Producers and consumers operate at very different speeds.
You need durable, replayable history.
You can tolerate eventual consistency on the data flow.
You have the observability investment to operate it.

Avoid EDA when:

You need a synchronous response with the result. Use a request-response API.
The flow is fundamentally point-to-point.
The team is small and the operational complexity isn’t justified.

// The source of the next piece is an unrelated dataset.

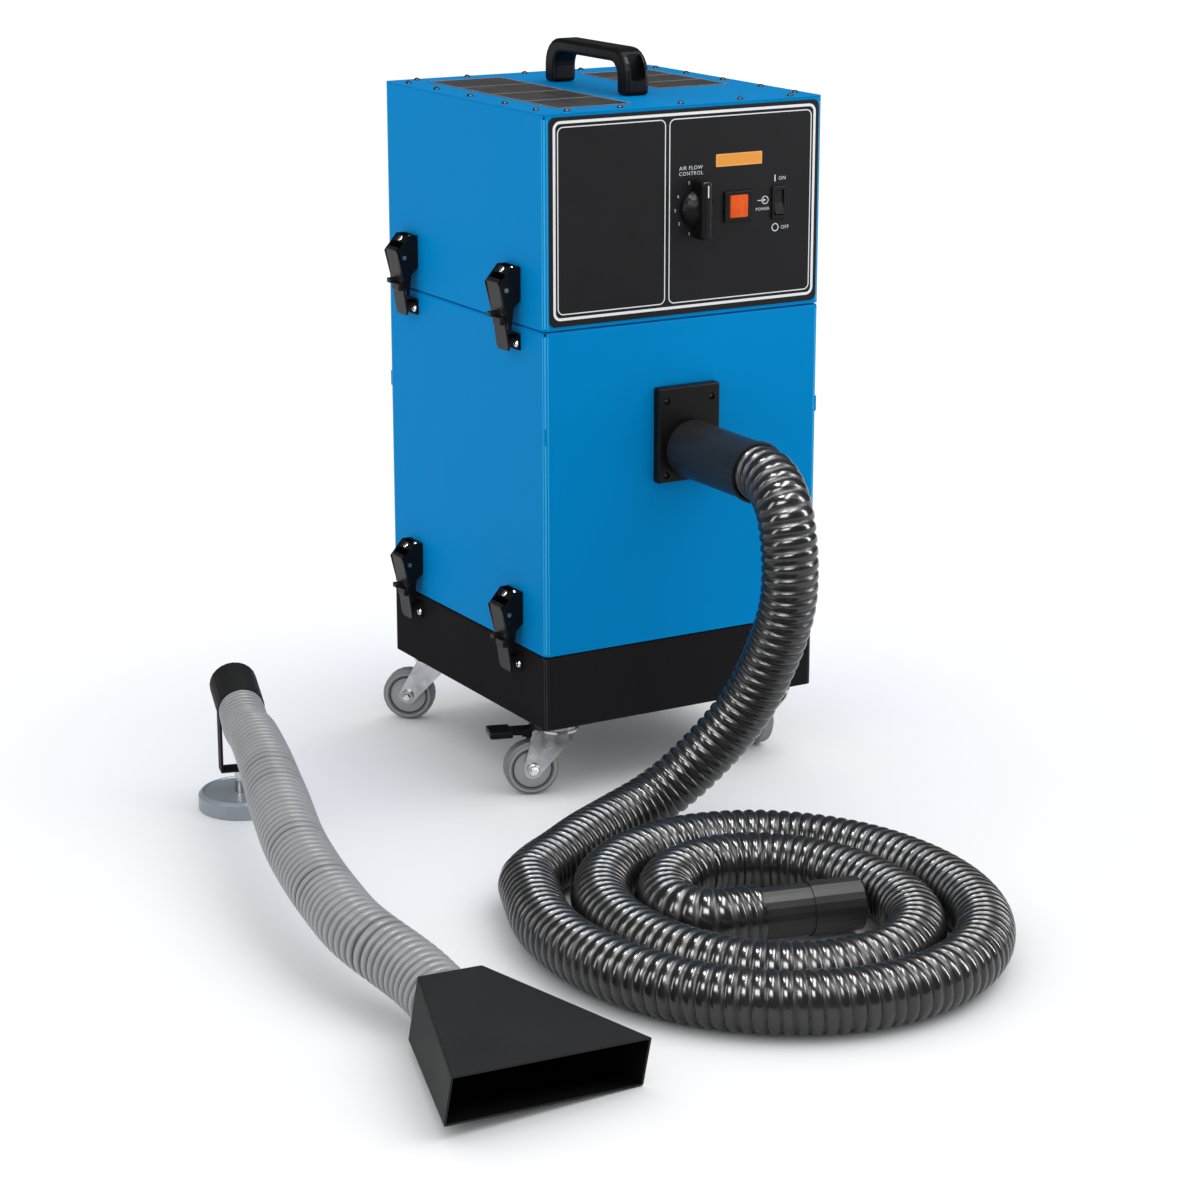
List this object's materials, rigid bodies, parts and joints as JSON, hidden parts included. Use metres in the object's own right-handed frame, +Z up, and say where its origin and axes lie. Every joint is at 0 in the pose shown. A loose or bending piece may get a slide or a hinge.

What to say in an interview

A clean event-driven paragraph:

“Order placement is synchronous: the API validates and writes to the orders database, then publishes an OrderPlaced event to Kafka, partitioned by user_id for per-user ordering. Subscribers are independent — inventory reservation, payment processing, fulfillment, and analytics. Each is idempotent on order_id, retries with exponential backoff, and routes to a DLQ after three failures. Multi-step flows like ‘place order → reserve inventory → charge card → ship’ are coordinated by an orchestrated saga so we can compensate cleanly if any step fails. Schemas are versioned and registered, and we propagate trace context through every event so we can debug end-to-end.”_

Seven specific decisions in one paragraph. That is what mature event-driven design looks like, and it’s the bar for the architecture-patterns deep dive.

Common pitfalls

Distributed monolith via events. Twelve services all required to make one request work, just over Kafka instead of HTTP. Worse than the monolith you started with.

No replay strategy. New consumer needs historical data; the only option is to write a custom backfill script. Plan replay from day one.

Synchronous expectations on asynchronous flows. A user clicks “Submit” and the next page assumes the work has completed. With events, it has not. Show progress.

Schema chaos. No registry, no versioning, every team invents fields ad hoc. The bus becomes an integration bog. A schema registry is non-optional past trivial scale.

Untraced events. Without distributed tracing across event boundaries, debugging is archaeology. Propagate trace context.

Event-driven systems pay back enormous decoupling dividends — if you’ve done the engineering to operate them well. If not, they punish you. Pick deliberately.